Key PatternTypeTTLPurpose
node:status:{nodeId}Pub/Sub channelN/AReal-time status updates for dashboard subscriptions
node:status:streamStreamTrimmed by lengthReliable status processing by Python worker
jobs:v1:configStreamTrimmed by lengthConfig jobs pushed by Python worker back to Citadel

The nodeId in Pub/Sub channels corresponds to the node's mesh network identity, ensuring status updates are routable to the correct dashboard view.

HTTP Status Server

When running in worker mode (citadel work), Citadel exposes local HTTP endpoints for health checking and monitoring integration.

EndpointMethodResponsePurpose
/healthGET200 OK or 503Liveness probe (Kubernetes, load balancers)
/pingGET200 pongSimple connectivity test
/statusGETJSON status payloadFull node status (same data as published to Redis)

These endpoints are bound to the mesh network interface, not the public network. Only nodes on the same AceTeam Network mesh can reach them.

The AceTeam web dashboard is the primary consumer of this status data, displaying real-time node health, GPU utilization, and service status across the fleet. The TUI-based status display (citadel status) provides a local view of the same data. A future enhancement could expose the TUI as a web-based terminal UI, giving operators a rich status view directly in their browser without SSH access.

Device Configuration Flow

The status reporting system enables a zero-touch provisioning flow where users configure nodes from the web UI without further CLI interaction.

Flow breakdown:

  1. User runs citadel init with device authorization. The CLI publishes its initial status to Redis Streams, including the deviceCode from the auth flow.
  2. The Python worker consumes the status message, correlates the deviceCode with the user's onboarding wizard session, and retrieves the desired configuration.
  3. The user completes the configuration wizard in the web UI (selecting services, naming the node, setting monitoring preferences).
  4. The Python worker pushes an APPLY_DEVICE_CONFIG job to the config stream.
  5. Citadel picks up the config job, updates its local citadel.yaml manifest, starts the configured services, and publishes a confirmation status.

This entire flow happens without the user needing to return to the CLI after the initial citadel init.

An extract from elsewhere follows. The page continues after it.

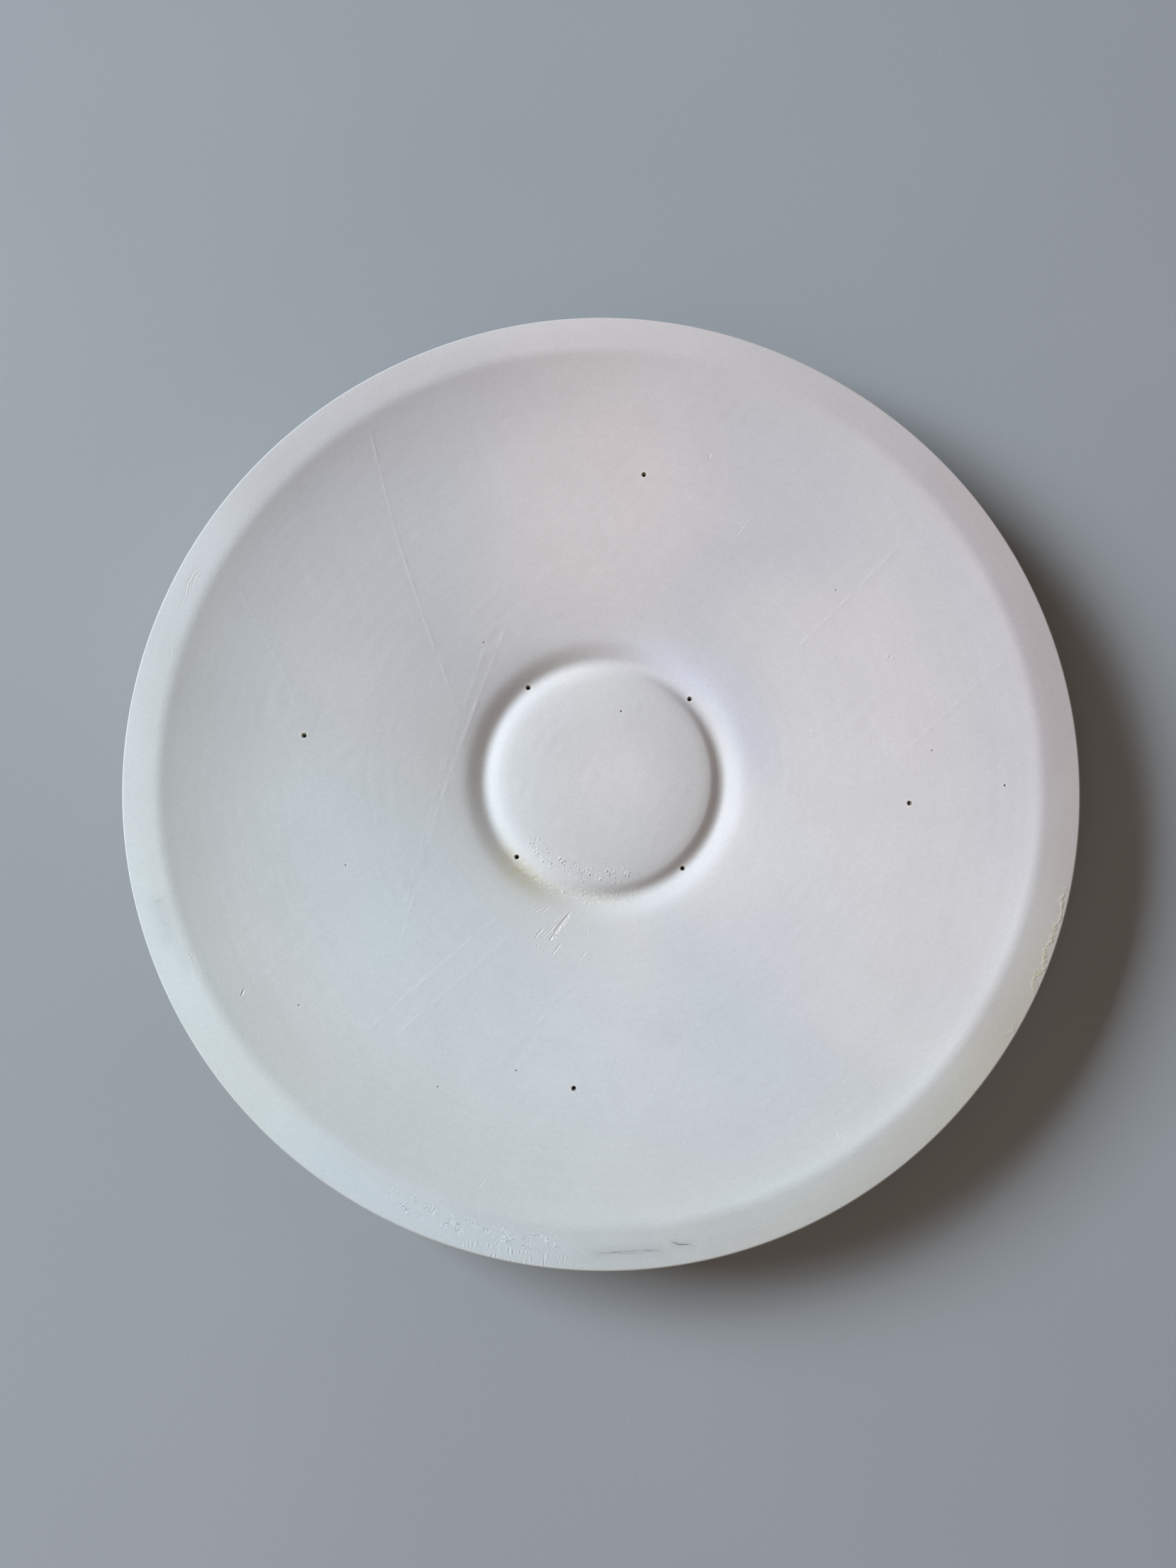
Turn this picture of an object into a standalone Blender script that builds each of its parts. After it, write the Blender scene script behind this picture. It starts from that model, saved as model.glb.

Status Publisher Implementation

The internal/heartbeat/ package provides two publisher implementations:

HTTP Publisher (heartbeat/http.go):

  • Posts JSON status to the AceTeam API every 30 seconds.
  • Includes retry logic with exponential backoff on transient failures.
  • Falls back gracefully if the API is unreachable (logs warning, continues operating).

Redis Publisher (heartbeat/redis.go):

  • Publishes to both Pub/Sub and Streams in a single tick.
  • Pub/Sub messages are fire-and-forget (no persistence, no retry).
  • Streams messages use XADD with MAXLEN ~1000 to prevent unbounded growth.
  • Includes the deviceCode field when available (populated from CITADEL_DEVICE_CODE environment variable or the device auth flow).

Both publishers run as background goroutines and are started by citadel work and citadel up.

Direction: Agentic Execution Protocol (AEP). The Python worker that processes status streams is evolving toward a protocol-based system -- the Agentic Execution Protocol -- which abstracts worker interactions into a vendor-neutral protocol for cross-organization agent invocation. This would allow any compliant worker (not just the current Python implementation) to consume status events and trigger actions. See the Agentic Execution Protocol design documentation (in progress).

Monitoring Integration

The HTTP endpoints and status data format are designed for integration with standard monitoring tools:

  • Kubernetes: Use /health as a liveness probe and /ping as a readiness probe.
  • Prometheus: The /status endpoint returns structured JSON that can be scraped by a custom exporter.
  • Alerting: The Python worker processes status stream messages and can trigger alerts based on node going offline, GPU temperature thresholds, or service failures.